Berger made clear that the Navy needed to start experimenting with these kinds of unmanned and AI tools now so they can answer these kinds of questions in the coming years, to allow for the Marine Corps to be fully transformed by the end of the decade. Still, as much as Berger is comfortable moving at an uncomfortable pace, lawmakers aren’t completely there yet.
Berger noted in his opening remarks that “we lost time in development and experimentation due to lack of funding for some long-range precision fires capabilities because of trust. And that’s on me, I have to do a better job with key to members on the Hill to reassure them that this is the necessary direction for the future of the Marine Corps. In some cases, they believe we’re moving too fast,” he said.
“In the meantime, I’m asking industry to innovate at speed with us, produce at scale alongside us, iterate from the lessons learned that we have in wargaming and experimentation, all in a fiscally constrained environment.”
Later in the event, he said in response to a USNI News question that the Fiscal Year 2021 budget cycle indicated to him that lawmakers are on board with the general direction the Marine Corps is moving in, and that legislation not only supported some of their spending requests but also specifically praised the Force Design 2030 plan guiding all these changes.
“I believe, in writing and in my own listening, my own read of them, they support the direction we’re going. What they’re concerned about is the oversight to make sure that, especially in the research and development phase of things, we’re not going left and right and left and right and using authorities in the wrong way or in an inappropriate way or in an inefficient way,” he said.

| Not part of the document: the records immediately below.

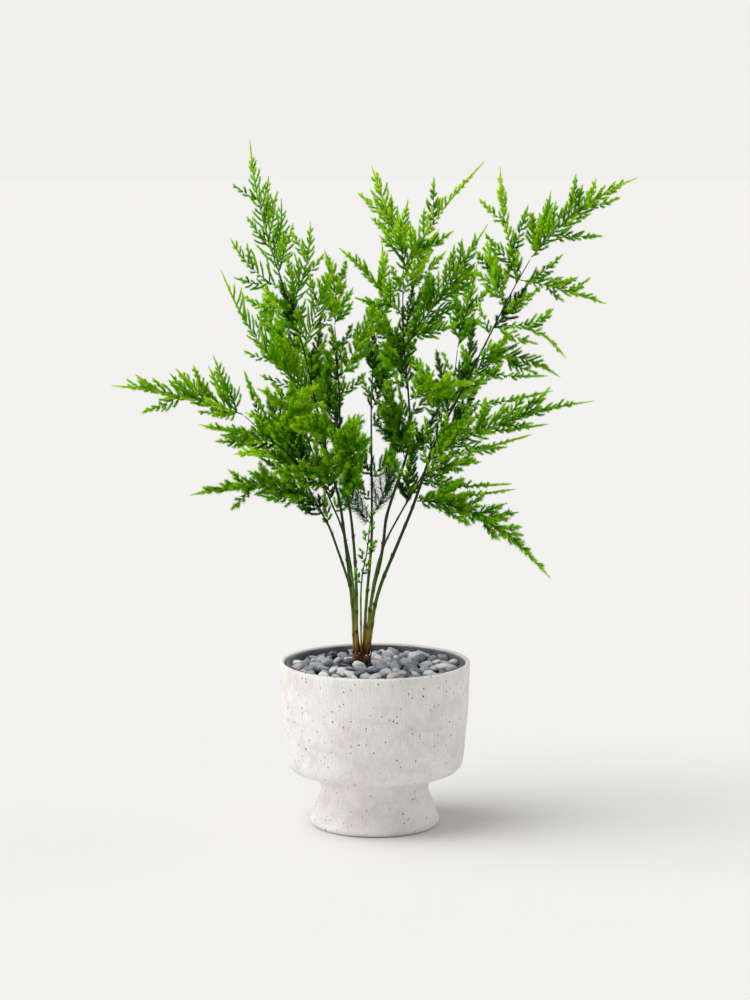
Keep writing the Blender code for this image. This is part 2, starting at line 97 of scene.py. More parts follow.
def add(tree: bpy.types.NodeTree, kind: str, inputs: dict | None = None, **settings) -> bpy.types.Node:
    """Adds one node with its settings and links.

    Args:
        tree: the material's node tree.
        kind: the node's type, without its "ShaderNode" prefix.
        inputs: a value or another node's output socket for each input, by name or number.
        settings: the node's own properties; stops is a colour ramp's list of (place, hex).

    Returns:
        The new node.
    """
    node = tree.nodes.new("ShaderNode" + kind)
    stops = settings.pop("stops", None)
    for name, value in settings.items():
        setattr(node, name, value)
    if stops:
        band = node.color_ramp.elements
        while len(band) < len(stops):
            band.new(0.5)
        for element, (place, code) in zip(band, stops):
            element.position, element.color = place, linear(code)
    for name, value in (inputs or {}).items():
        socket = node.inputs[name]
        if isinstance(value, Socket):
            tree.links.new(value, socket)
        else:
            socket.default_value = value
    return node


def blend(
    tree: bpy.types.NodeTree, share: Socket, under: Socket, over: str | Socket
) -> Socket:
    """Lays one colour over another.

    Args:
        tree: the material's node tree.
        share: how much of the upper colour shows.
        under: the lower colour.
        over: the upper colour, as hex or another node's output.

    Returns:
        The mixed colour.
    """
    upper = linear(over) if isinstance(over, str) else over
    return add(tree, "Mix", {0: share, 6: under, 7: upper}, data_type="RGBA").outputs[2]


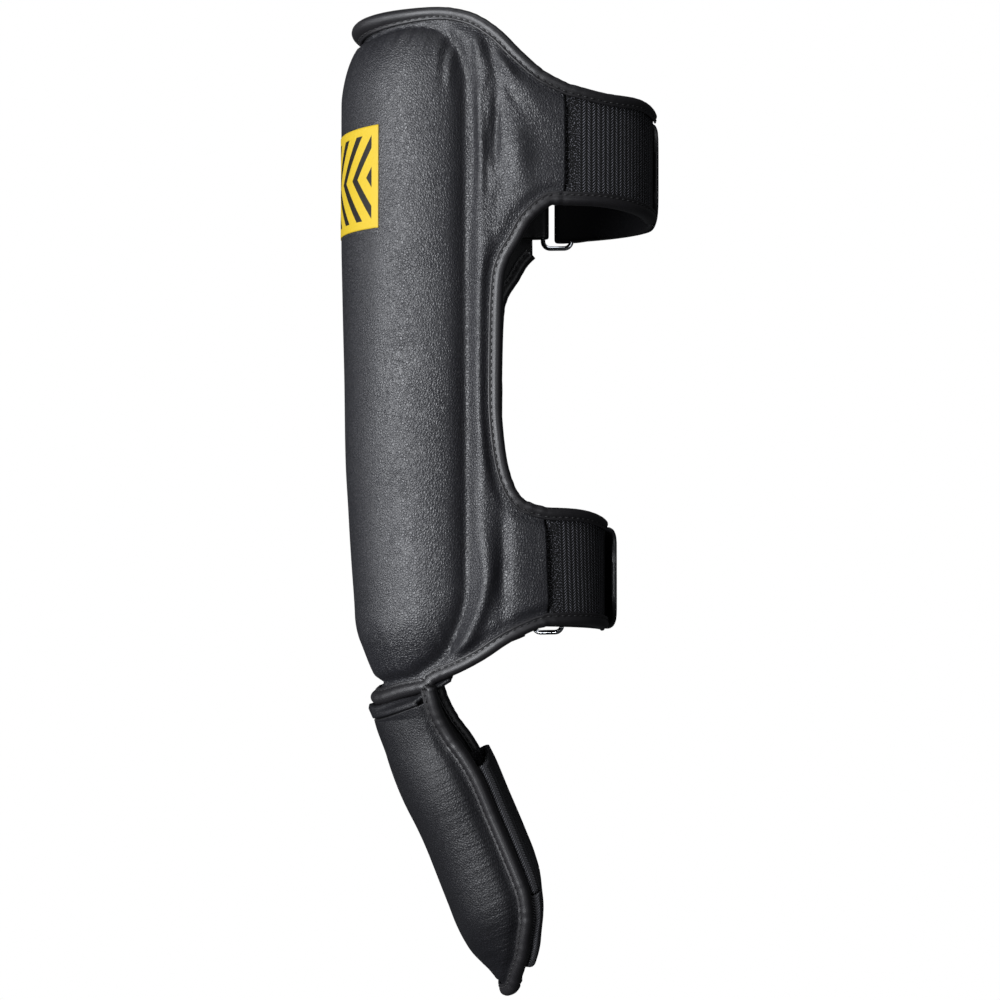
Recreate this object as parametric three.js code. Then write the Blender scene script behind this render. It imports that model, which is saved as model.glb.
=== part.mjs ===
// Shin guard with a hanging instep pad, as a scene graph of sewn pieces.
// Millimetres, +Z up. The front of the shin faces -X, the calf is at +X, and the guard is open
// inside for the leg. The origin is on the inner face of the shin pad, in the middle of its width
// and height, where the shin bears on it.
//
// Each sheet is first drawn flat, like the leather before it is sewn: "across" is the distance
// round the leg from the middle of the shin, "along" is the height. A form (leg or foot) then
// wraps the flat sheet, and "lift" is the height of a face above the form.
import * as THREE from 'three';

// Sizes of the shin part
const shinHeight = 358;      // top lip to bottom lip
const calfDepth = 132;       // inside the upper strap, front to back
const calfWidth = 108;       // inside the upper strap, side to side
const ankleDepth = 102;      // inside the lower strap, front to back
const ankleWidth = 90;       // inside the lower strap, side to side
const upperStrapLevel = 104; // middle of the upper strap above the origin
const lowerStrapLevel = -106;
const padThickness = 28.5;   // foam pad with its leather, at the shin bone
const wingThickness = 5;     // side wings, leather on thin foam
const edgeThickness = 3.4;   // sewn edge inside the binding
const padReach = 37;         // from the origin back to the groove behind the pad
const wingReach = 86;        // from the origin back to the end of the near upper wing
const ankleSet = 4.6;        // how far the ankle end of the shin lies behind the origin
const topFlare = 21;         // how far the top lip leans out in front
const bottomFlare = 16.5;
const flareReach = 62;       // distance across at which the lips' lean has died away

// Sizes of the trim
const gap = 0.3;             // between pieces that touch
const bindingWidth = 6.2;
const bindingWall = 1.2;
const bindingPlay = 0.5;     // between the faces of a bound edge and its binding
const badgeHeight = 52;
const badgeWidth = 70;       // along the inner face, so about 110 on the outside
const badgeThickness = 1;
const elasticThickness = 2.4;
const strapThickness = 2.6;
const upperStrapHeight = 58;
const lowerStrapHeight = 55;
const strapDrop = 7;         // how much lower the lower strap lies at the far side
const ringWire = 2.6;
const ringLength = 15;       // between the wires' middles, along the strap
const ringPlay = 2;          // between strap edge and ring
const tabThickness = 1.6;
const tabLeaf = 12;          // how far each leaf of a ring tab runs onto the wing
const tabInset = 5.4;        // from the edges of the wing to those of its tab

// Sizes of the instep pad
const footPadLength = 171;   // neck to tip
const footPadThickness = 18;
const footPadEdge = 3.4;
const footWidth = 94;        // inside, side to side
const footDepth = 116;       // of the oval that the pad is bent to
const footTilt = 24.5;       // degrees from the vertical
const neckHeight = 22;
const neckThickness = 2;
const footBandHeight = 70;
const toeBandHeight = 34;
const bandThickness = 2.2;

const halfHeight = shinHeight / 2;
const edgeMiddle = edgeThickness / 2;
const rimWidth = bindingWidth - bindingWall;  // plain rim that the binding grips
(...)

“So I think they support – I know that they support the direction the Marine Corps is going. The faster you go, of course, the more nervous they’re going to be because … it’s challenging for us to keep members informed of all along the way. But we have to move quickly. So this is on me to do a better job with the appropriators, with Congress, to explain how we’re going to have the right oversight mechanisms along the research and development and acquisition phase of things – we’re not running amuck – but keep the support that’s clearly there right now for the speed and the innovation that the Marine Corps’ moving in order to stay ahead.”